Leveson also comes up short on the internet. It has changed the media enormously, yet he devotes just one page of the 2,000 page report to it. His arguments are examined more closely by James Ball in The Guardian, but in essence he says that the internet is “an ethical vacuum” and that few people take much notice of it so it’s not really worth talking about. He, and all those arguing that something called ‘the press’ can be regulated – leaving aside the argument about whether it should – need to bone up on the internet and what it has done, because its very existence and operation drives a coach and horses through many of their arguments.

It’s very hard to argue that journalism is the only trade that should not be regulated, but because something is hard does not mean it should not be done. There’s a case for regulating the business of journalism, but I’m not convinced there can ever be a case for regulating the practice. There’s not a case for criminalising an entire trade, but there’s also a strong need for more of the trade to work harder to win public trust. And there are positives in Leveson, as Dominic Ponsford of Press Gazette (another magazine published by the group I work for) argues.
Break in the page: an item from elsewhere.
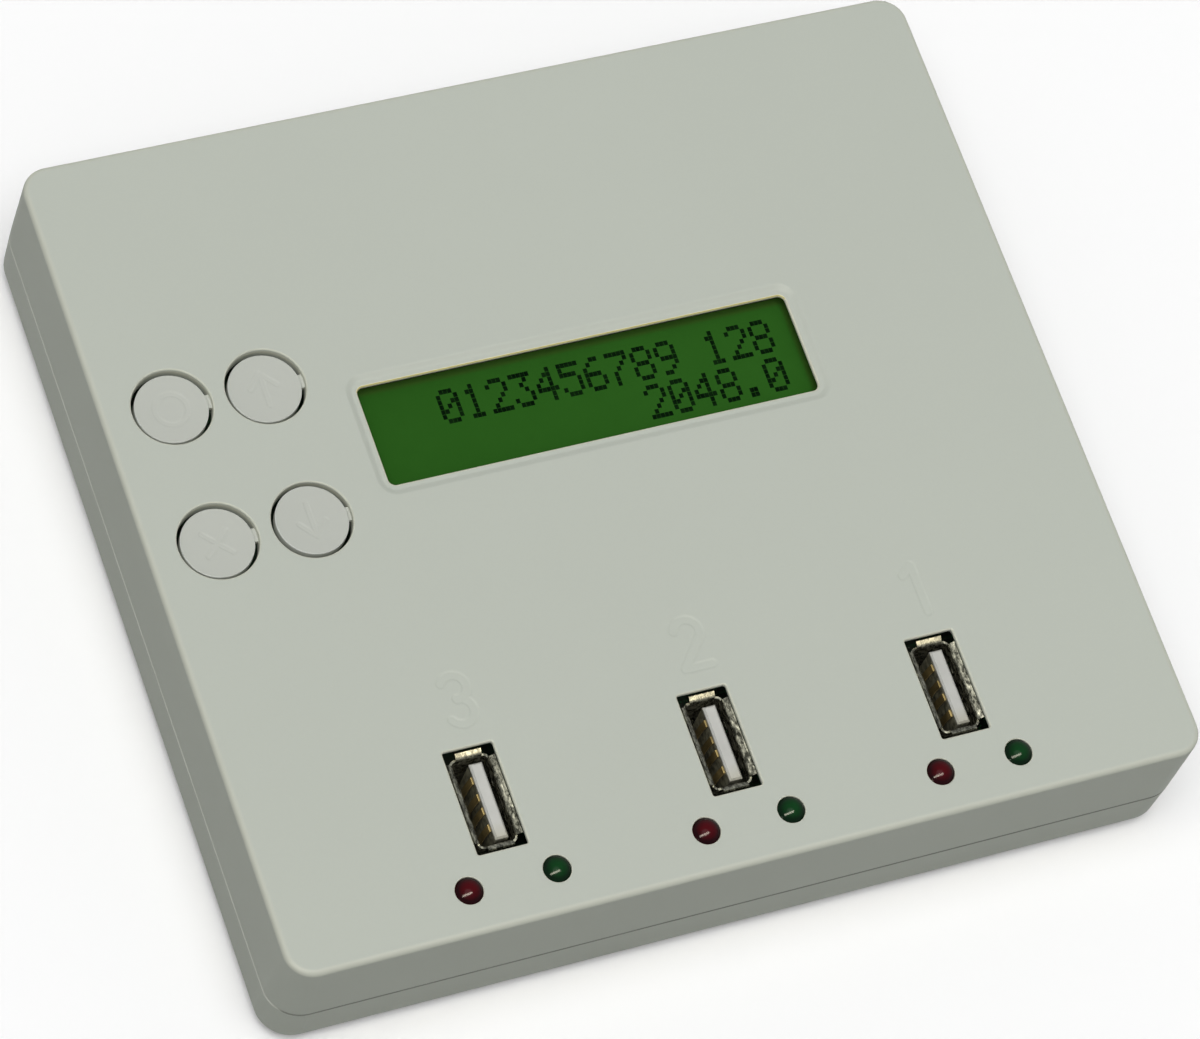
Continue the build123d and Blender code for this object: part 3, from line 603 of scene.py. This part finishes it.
def within(points, ring):
    """Whether each point is inside a ring, by the number of its edges that a ray to the right crosses."""
    x, y = points[:, 0, None], points[:, 1, None]
    x0, y0 = ring[None, :, 0], ring[None, :, 1]
    x1, y1 = np.roll(x0, -1), np.roll(y0, -1)
    spans = (y0 > y) != (y1 > y)
    crossing = x0 + (y - y0) / np.where(y1 == y0, 1, y1 - y0) * (x1 - x0)
    return (spans & (x < crossing)).sum(1) % 2 == 1


def flat(outer, holes, up=True):
    """The flat region between an outer ring and its holes: constrained Delaunay triangles, kept where their
    middle is inside the one and outside the others. Returns points in the plane and faces."""
    rings = [outer, *holes]
    here = np.arange(sum(len(ring) for ring in rings))
    runs = np.split(here, np.cumsum([len(ring) for ring in rings])[:-1])
    edges = np.stack([here, np.concatenate([np.roll(run, -1) for run in runs])], 1).tolist()
    plan = [Vector(point) for point in np.concatenate(rings).tolist()]
    all_faces, same_point = 0, 1e-5
    found = delaunay_2d_cdt(plan, edges, [], all_faces, same_point)
    points = np.array([tuple(point) for point in found[0]])
    faces = np.array(found[2])
    middle = points[faces].mean(1)
    keep = within(middle, outer)
    for hole in holes:
        keep &= ~within(middle, hole)
    faces = faces[keep]
    a, b, c = (points[faces[:, k]] for k in range(3))
    turn = (b[:, 0] - a[:, 0]) * (c[:, 1] - a[:, 1]) - (b[:, 1] - a[:, 1]) * (c[:, 0] - a[:, 0])
    faces = np.where(((turn > 0) == up)[:, None], faces, faces[:, ::-1])
    return points, faces


def level(region, z):
    """A flat region laid at the height z."""
    return np.c_[region[0], np.full(len(region[0]), z)], region[1]


def shifted(loop, out):
    """A loop moved out along its normals, as plain x and y."""
    return loop[:, :2] + loop[:, 2:] * out


def from_strokes(x, y, strokes):
    """Distance from each point to the nearest segment of the strokes, each a row of joined points."""
    nearest = np.full(x.shape, np.inf)
    for stroke in strokes:
        for (ax, ay), (bx, by) in zip(stroke[:-1], stroke[1:]):
            span = (bx - ax) ** 2 + (by - ay) ** 2
            along = np.clip(((x - ax) * (bx - ax) + (y - ay) * (by - ay)) / span, 0, 1)
            nearest = np.minimum(nearest, np.hypot(x - ax - along * (bx - ax), y - ay - along * (by - ay)))
    return nearest


def sunk(distance, width, slant, depth):
    """How deep a stroke lies: full depth along its middle, then a smooth step up over its slanted side."""
    share = np.clip((width / 2 + slant / 2 - distance) / slant, 0, 1)
    return depth * share * share * (3 - 2 * share)


def bow(x, y, radius, start, end, steps=20):
    """Points along an arc for a stroke, angles in degrees."""
    angle = np.radians(np.linspace(start, end, steps + 1))
    return np.stack([x + radius * np.cos(angle), y + radius * np.sin(angle)], 1).tolist()


# The socket numbers, drawn about the middle of each figure, from the right-hand socket to the left.
one = [[(-1.3, 2.35), (0.35, 3.6), (0.35, -3.55)]]
two = [bow(0, 1.7, 1.85, 165, -38) + [(-1.95, -3.5), (2.0, -3.5)]]
three = [bow(0, 1.75, 1.8, 150, -90) + bow(-0.1, -1.75, 1.85, 90, -150)]
numeral_right, numeral_y, numeral_half_x, numeral_half_y = 1.0, -28.7, 3.3, 4.8


def numeral_patch(socket_x, strokes):
    """A grid over one numeral, each point let down by the depth of the stroke there. Returns the grid, and
    in x and y the rim of the hole that it fills in the top."""
    x0, y0 = socket_x + numeral_right, numeral_y
    u = np.linspace(-numeral_half_x, numeral_half_x, 61)
    v = np.linspace(-numeral_half_y, numeral_half_y, 89)
    u, v = np.meshgrid(u, v, indexing="ij")
    z = top - sunk(from_strokes(u, v, strokes), width=1.25, slant=0.35, depth=0.09)
    points = np.stack([u + x0, v + y0, z], -1).reshape(-1, 3)
    index = np.arange(u.size).reshape(u.shape)
    faces = np.stack([index[:-1, :-1], index[1:, :-1], index[1:, 1:], index[:-1, 1:]], -1).reshape(-1, 4)
    edge = np.concatenate([index[:-1, 0], index[-1, :-1], index[:0:-1, -1], index[0, :0:-1]])
    return (points, faces), points[edge][:, :2]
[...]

He also makes an interesting point about internet news.

We need to strip away the vested interests and argue the brass tacks. Otherwise we’ll be treated to more stuff such as this astonishing article in which none other than Alistair Campbell actually says, “It really is quite hard to respect a prime minister who sets up an inquiry, allows a judge to state in the first paragraph of his report that he has the personal authority of the PM in the work he has done, and then sees that authority taken away before the ink had dried. It leaves people wondering why we had the inquiry in the first place.” As we say in the trade, you couldn’t make it up.